4. strandeval.mk Usage

After activating the orp_v2 conda environment. this command will run the evaluate the strandedeness of your assembly in ORP version 2.1.0. It should help you understand if you have assembled the reads using the proper flags. You can add the `--dry-run` flag to the end to see the individual commands that it will run, if you are curious. The evaluation script was modified from a similar script in the Trinity distribution (https://github.com/trinityrnaseq/trinityrnaseq/wiki/Examine-Strand-Specificity).

See Oyster River Strand Exam Tool for some help in interpreting the results.

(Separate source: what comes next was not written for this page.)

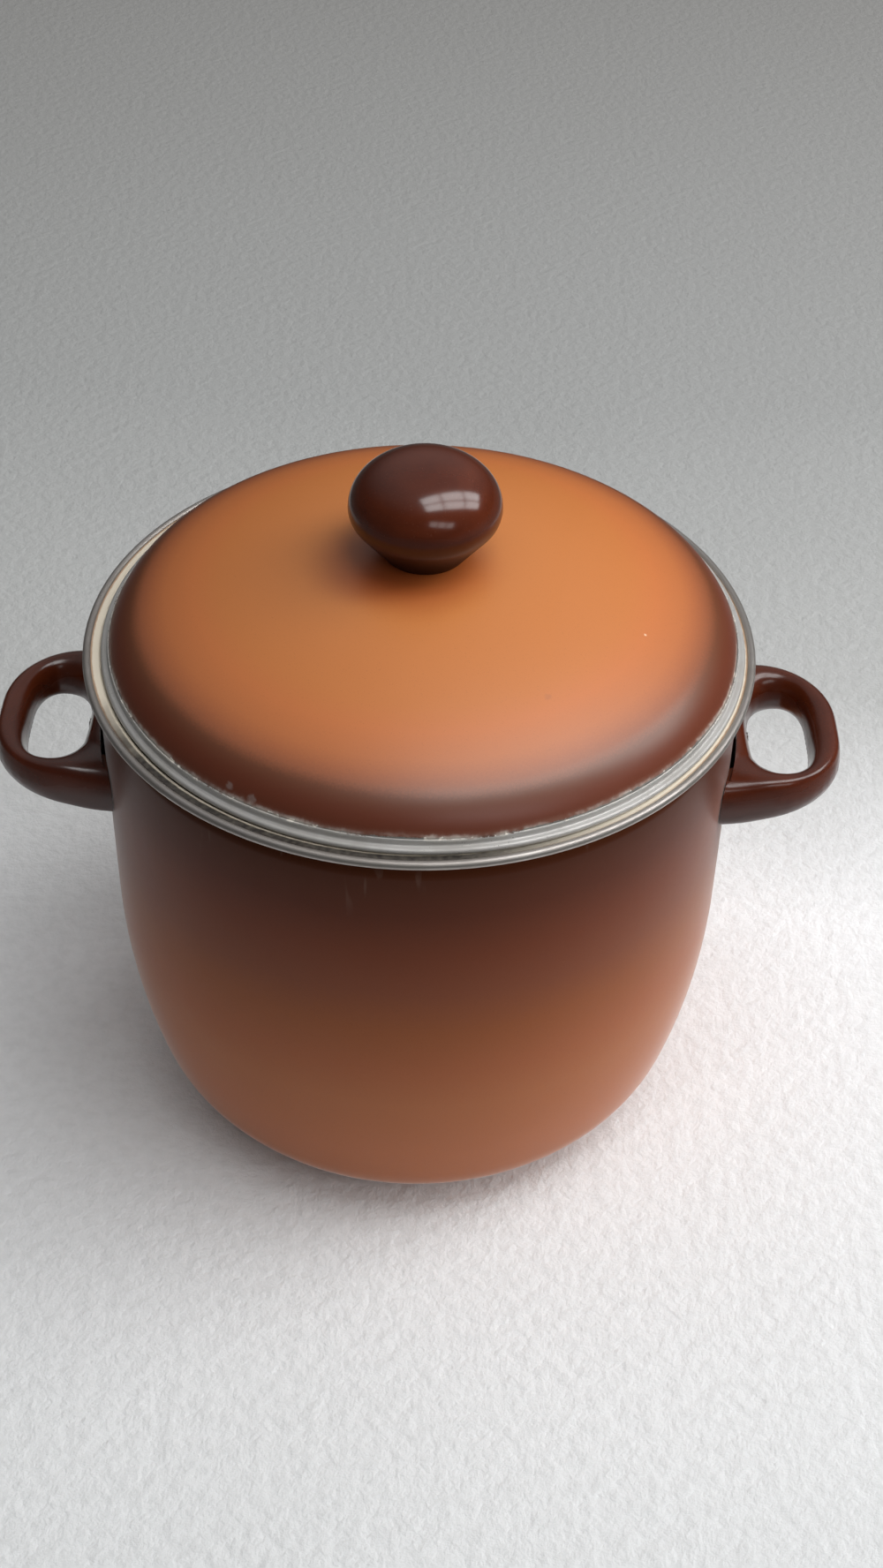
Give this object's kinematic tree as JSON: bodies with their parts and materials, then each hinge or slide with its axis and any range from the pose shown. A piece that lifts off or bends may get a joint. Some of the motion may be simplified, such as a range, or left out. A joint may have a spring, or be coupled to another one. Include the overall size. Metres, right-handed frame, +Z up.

You must use the full PATH to the strandeval.mk script for it to work

source activate orp

/path/to/Oyster_River_Protocol/strandeval.mk main \
ASSEMBLY=assembly.fasta \
CPU=24 \
READ1=SRR2016923_1.fastq \
READ2=SRR2016923_2.fastq \
RUNOUT=SRR2016923

5. report.mk Usage

After activating the orp conda environment. this command will generate a transcriptome assembly report, in ORP version 2.1.0. You can add the `--dry-run` flag to the end to see the individual commands that it will run, if you are curious. It can be run on an assembly generated by any method.

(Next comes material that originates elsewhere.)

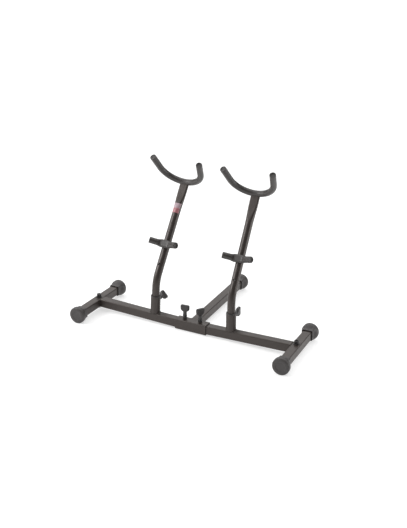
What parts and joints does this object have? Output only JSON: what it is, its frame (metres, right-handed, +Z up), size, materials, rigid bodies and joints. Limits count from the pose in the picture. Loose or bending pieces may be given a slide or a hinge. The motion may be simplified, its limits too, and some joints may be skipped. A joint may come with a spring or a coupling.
{
  "type": "saxophone stand",
  "caption": "Two-instrument floor stand: telescoping H base with rubber caps, leaning posts in sockets, each with a padded U fork and a V-shaped bell peg.",
  "frame": {"origin": "on the floor, under the middle of the stand's outline", "axes": "+X along the beam, to the right seen from the player's side; +Y to the rear, along the long middle leg; +Z up"},
  "size_m": [0.6698, 0.461, 0.4632],
  "materials": {
    "powder_coat": "satin black-grey powder coat with fine orange peel",
    "rubber": "matt moulded rubber",
    "hose": "soft PVC hose, satin",
    "black_plastic": "moulded black nylon, fine grain",
    "zinc": "bright zinc plate",
    "black_steel": "black oxide steel"
  },
  "bodies": {
    "centre_frame": {"center_sleeve": "powder_coat", "rear_leg": "powder_coat", "rear_leg_cap": "rubber", "left_sleeve_nut": "black_steel", "right_sleeve_nut": "black_steel"},
    "left_half": {"left_beam": "powder_coat", "left_beam_insert": "black_steel", "left_leg": "powder_coat", "left_front_cap": "rubber", "left_rear_cap": "rubber", "left_leg_bolt": "black_steel", "left_leg_washer": "black_steel", "left_leg_nut": "zinc", "left_socket": "powder_coat", "left_socket_bush": "black_plastic", "left_socket_nut": "black_steel"},
    "left_base_clamp": {"left_base_knob": "black_plastic", "left_base_screw": "black_steel"},
    "left_post_clamp": {"left_post_knob": "black_plastic", "left_post_screw": "black_steel"},
    "left_post_carrier": {"left_post_plug": "black_plastic"},
    "left_upright": {"left_post": "powder_coat", "left_fork_rod": "black_steel", "left_fork_hose": "hose", "left_fork_left_plug": "black_plastic", "left_fork_right_plug": "black_plastic", "left_peg_bar": "black_steel", "left_peg_hose": "hose", "left_peg_left_plug": "black_plastic", "left_peg_right_plug": "black_plastic", "left_peg_stud": "zinc"},
    "left_peg_nut": {"left_peg_wing_nut": "zinc"},
    "right_half": {"right_beam": "powder_coat", "right_beam_insert": "black_steel", "right_leg": "powder_coat", "right_front_cap": "rubber", "right_rear_cap": "rubber", "right_leg_bolt": "black_steel", "right_leg_washer": "black_steel", "right_leg_nut": "zinc", "right_socket": "powder_coat", "right_socket_bush": "black_plastic", "right_socket_nut": "black_steel"},
    "right_base_clamp": {"right_base_knob": "black_plastic", "right_base_screw": "black_steel"},
    "right_post_clamp": {"right_post_knob": "black_plastic", "right_post_screw": "black_steel"},
    "right_post_carrier": {"right_post_plug": "black_plastic"},
    "right_upright": {"right_post": "powder_coat", "right_fork_rod": "black_steel", "right_fork_hose": "hose", "right_fork_left_plug": "black_plastic", "right_fork_right_plug": "black_plastic", "right_peg_bar": "black_steel", "right_peg_hose": "hose", "right_peg_left_plug": "black_plastic", "right_peg_right_plug": "black_plastic", "right_peg_stud": "zinc"},
    "right_peg_nut": {"right_peg_wing_nut": "zinc"}
  },
  "joints": [
    {"name": "left_beam_slide", "type": "slide", "parent": "centre_frame", "child": "left_half", "axis": [-0.9997, 0, 0.0262], "range_m": [-0.003, 0.011]},
    {"name": "left_base_screw_turn", "type": "hinge", "parent": "centre_frame", "child": "left_base_clamp", "pos_m": [-0.024, -0.1125, 0.045], "axis": [0, 0, 1], "range_deg": [0, 720]},
    {"name": "left_post_screw_turn", "type": "hinge", "parent": "left_half", "child": "left_post_clamp", "pos_m": [-0.11821, -0.0925, 0.06697], "axis": [0, 1, 0], "range_deg": [0, 720]},
    {"name": "left_post_lift", "type": "slide", "parent": "left_half", "child": "left_post_carrier", "axis": [0.0262, 0, 0.9997], "range_m": [0, 0.02]},
    {"name": "left_post_swivel", "type": "hinge", "parent": "left_post_carrier", "child": "left_upright", "pos_m": [-0.11853, -0.1125, 0.05498], "axis": [0.0262, 0, 0.9997], "range_deg": [-15, 90]},
    {"name": "left_peg_nut_turn", "type": "hinge", "parent": "left_upright", "child": "left_peg_nut", "pos_m": [-0.11443, -0.04512, 0.21139], "axis": [-0.0141, 0.8434, -0.5371], "range_deg": [0, 720]},
    {"name": "right_beam_slide", "type": "slide", "parent": "centre_frame", "child": "right_half", "axis": [0.9997, 0, 0.0262], "range_m": [-0.003, 0.011]},
    {"name": "right_base_screw_turn", "type": "hinge", "parent": "centre_frame", "child": "right_base_clamp", "pos_m": [0.024, -0.1125, 0.045], "axis": [0, 0, 1], "range_deg": [0, 720]},
    {"name": "right_post_screw_turn", "type": "hinge", "parent": "right_half", "child": "right_post_clamp", "pos_m": [0.11821, -0.0925, 0.06697], "axis": [0, 1, 0], "range_deg": [0, 720]},
    {"name": "right_post_lift", "type": "slide", "parent": "right_half", "child": "right_post_carrier", "axis": [-0.0262, 0, 0.9997], "range_m": [0, 0.02]},
    {"name": "right_post_swivel", "type": "hinge", "parent": "right_post_carrier", "child": "right_upright", "pos_m": [0.11853, -0.1125, 0.05498], "axis": [-0.0262, 0, 0.9997], "range_deg": [-90, 15]},
    {"name": "right_peg_nut_turn", "type": "hinge", "parent": "right_upright", "child": "right_peg_nut", "pos_m": [0.11443, -0.04512, 0.21139], "axis": [0.0141, 0.8434, -0.5371], "range_deg": [0, 720]}
  ]
}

** The LINEAGE= flag must be specified, and the database you specify must be in /path/to/Oyster_River_Protocol/busco_dbs. The Eukaryotic database is there by default.

source activate orp

/path/to/Oyster_River_Protocol/report.mk main \
ASSEMBLY=assembly.fasta \
CPU=24 \
LINEAGE=eukaryota_odb9
READ1=SRR2016923_1.fastq \
READ2=SRR2016923_2.fastq \
RUNOUT=SRR2016923

6. Changelog

Version 2.2.2

  • FIXED a critical bug whereby the incorrect transcript was picked from a given orthogroup. This fix will potentially improve BUSCO scores dramatically.
  • ADDED the ability to install using Docker!!!
  • ADDED a flag to filter lowly expressed transcripts out of the dataset. Implement via TPM_FILT=<float>. The unfiltered assembly is available in the assemblies/working/ folder. We also implement some methods to try and make sure that we don’t eliminate any “real” transcripts in this process of TPM filtering.
  • ADDED a check to make sure that your read files exist at the specified location.
  • FIXED a bug the prevented proper BUSCO checkpointing (thanks @AdamStuckert).
  • UPDATED Salmon to 0.13.1 and added the –validateMappings flag to the Salmon commands.
  • UPDATED code such that you no longer need to specify main when running oyster.mk.

Version 2.1.1

  • Updated conda environment name to orp rather than orp_v2
  • Users may now specify kmer length to be used for Trinity using flag TRINITY_KMER=INT and for SPAdes using flags SPADES1_KMER=INT for the 1st SPAdes run and SPADES2_KMER=INT for the 2nd SPAdes run. Note the max kmer for trinity is 32, and for SPAdes it is 96. For all assemblies, the kmer length must be read_length-1 at a maximum.
  • Add a check to make sure reads are of sufficient length given your selected assembly kmer length

Version 2.1.0

  • Strand specific libraries are now assembled properly, this is enabled by adding the STRAND= flag. Both RF and FR are options, tho RF is the most common option.
  • There is a new tool, strandeval.mk, which helps you evaluate the strandedness of your assembly.
  • There is a new tool, report.mk, which generates an assembly report for you.
  • There is a new tool, quant.mk, which facilities the quantitation procedure.
  • Typing oyster.mk help, report.mk help, strandeval.mk help will print a help message.

Version 2.0

  • The final assembly is now called $RUNOUT.ORP.fasta.
  • Shannon has been removed, and TransABySS has been added in it’s place. MANY users (and myself) have struggled with the RAM use and runtime of Shannon. TransABySS is much faster, and uses much less RAM.
  • Diamond is leveraged for transcript recovery. It had been noted by some users that a few “real” transcripts were getting lost during the OrthoFuser steps.. Diamond, which is run after, recovers those.
  • The use of LinuxBrew has been removed, in favor of conda. Dependencies are now managed by conda. You will need to launch the orp_v2 conda environment before assembling.
  • cd-hit-est is now run as default.